Recently I went to Egypt for a vacation with my dad. It was a great trip full of history, culture, and meetings with anti-street harassment activists. When we had two hours free on our last afternoon, I suggested we take a subway ride.
I’ve spoken, read, and written about women-only public transportation for years, but I’d never actually seen one before. I wanted to. I knew Cairo had women-only subway cars.
On a crowded subway platform in downtown Cairo on a Wednesday afternoon, groups of Egyptian women clustered together under brightly lit blue signs that read, “Ladies,” while men and a few women spread out across the rest of the platform. Once a subway train arrived, everyone rushed to board. Most women piled into the “Ladies Only” cars, designated by red signs above the doors. I joined them.
A few women assisted me when my bag got stuck in the closing doors. While it is not unusual to see women without head coverings on the streets, on the subway, as I looked around, every woman was wearing a hijab. Sweat poured from our faces because the car had no air conditioning on a 110 degree day. No one talked, but one woman, who was getting off at the next stop, gestured to offer me her seat. I thanked her, but I didn’t take the seat as I got off at the next stop too.
Leaving the train, masses of bodies churned past each other. One woman sought me out and spoke to me in English, asking where I was from and wished me a nice stay.

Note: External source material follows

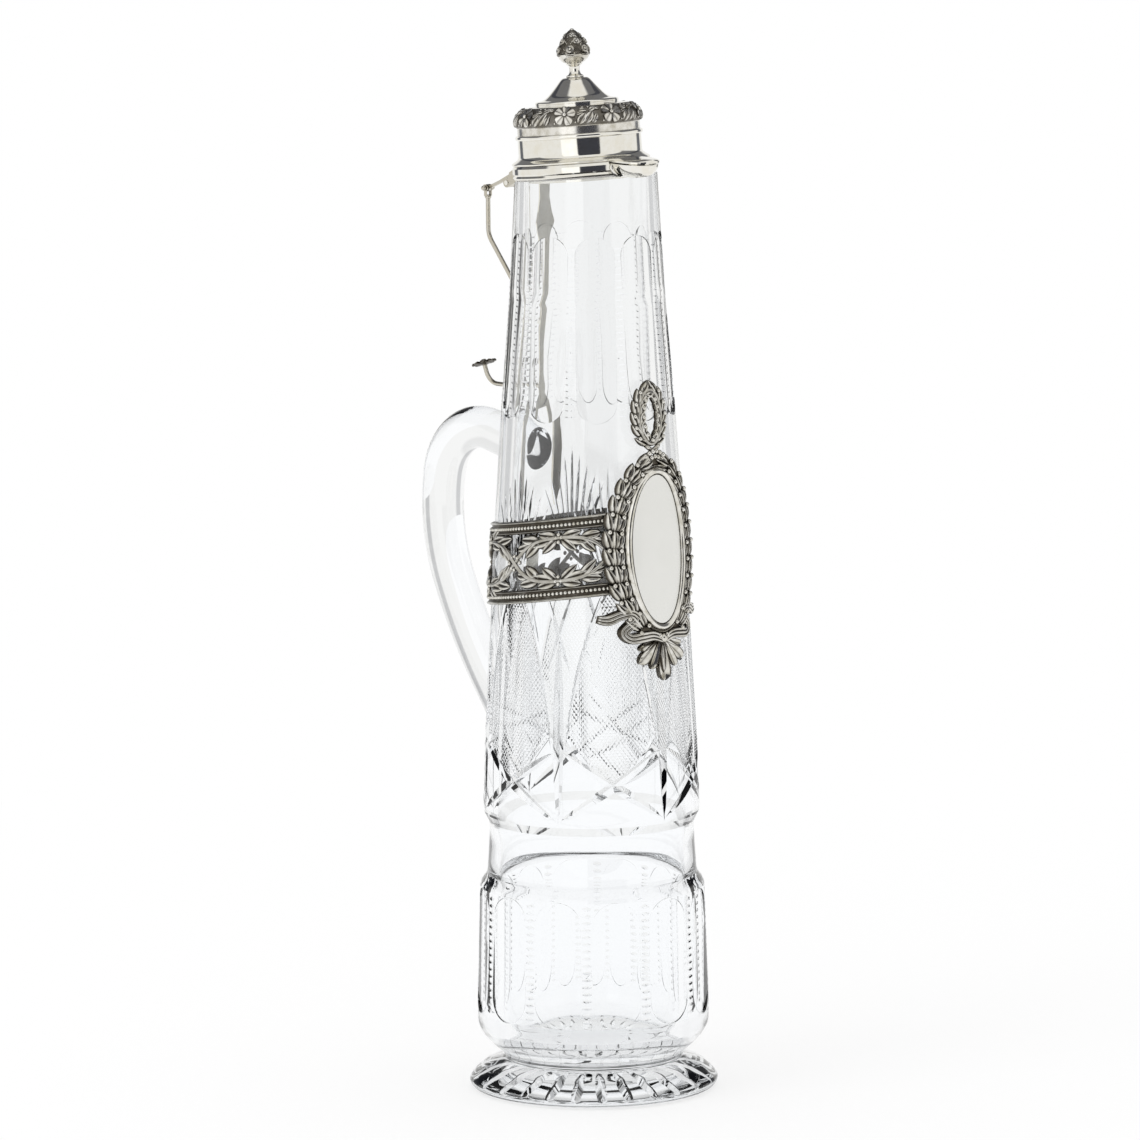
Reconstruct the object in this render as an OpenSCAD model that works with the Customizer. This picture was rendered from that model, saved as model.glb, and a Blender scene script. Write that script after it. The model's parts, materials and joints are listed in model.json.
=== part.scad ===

Next, I rode in a regular car where I was one of only three women among a mass of men. The two other women were accompanied by men who protectively wrapped their arms around them. I felt much less comfortable there than I did in the ladies-only car, in part because I was so out of place. While most men left me alone, one man standing next to me stared at me the entire two minutes. I avoided making eye contact with him and was relieved to leave the train at the next stop.
Most people in the United States are shocked when I tell them that other countries have resorted to women-only public transportation because sexual harassment is so bad. From the research I did for my book about street harassment, I know that countries ranging from Japan and Mexico to India and Egypt have subway cars and/or buses reserved just for women in their major cities.
While I’ve heard women say they are glad when they can ride in the women-only cars and take a break from being on guard and wary of male passengers, I don’t believe it should be the solution. The solution should be an end to harassment!
First, logistically, segregation does not solve the problem of harassment. Often the women-only transportation is only offered during rush hour and on major lines, throughout the day and city, most women must use the regular trains and buses. Platforms and bus lines are not fully sex segregated, nor are the streets people walk to reach the buses or subways, so there are plenty of opportunities to endure harassment. Sometimes men just get on the women-only cars anyway. (An Egyptian woman on Twitter just told me that a group of feminists in Egypt take videos of men who ride in the ladies-only car and post them on this YouTube Channel.)
Second, from a gender equality standpoint, it’s a frustrating that governments think the solution is gender segregation. Don’t we want integration and equality? Would segregation ever be considered a solution for race-based harassment? Why is it when it comes to men sexually harassing women? (If we do have to have sex segregation, should it be to segregate the harassers into their own subway cars and buses? Once you harass, you get stamped so everyone knows where you belong?!)
Instead, I think the governments and community groups should focus more effort on teaching respect in the schools, holding awareness campaigns, encouraging people to report harassers, and enforcing punishments for the worst perpetrators.
In Washington, DC, I am proud that I recently helped pressure the transit authority to do something about sexual harassment on our Metro train and bus system. At the suggestion of myself and others organized by Collective Action for Safe Spaces, the transit authority launched an anti-harassment public service announcement campaign, improved their employee trainings, and created an email address and online report form for incidents of harassment. These tactics do not place the onus on women alone to stay safe (e.g. some men say if women aren’t in the women-only cars, they’re “fair game” for harassment) and they provide people with constructive ways to deal with harassment.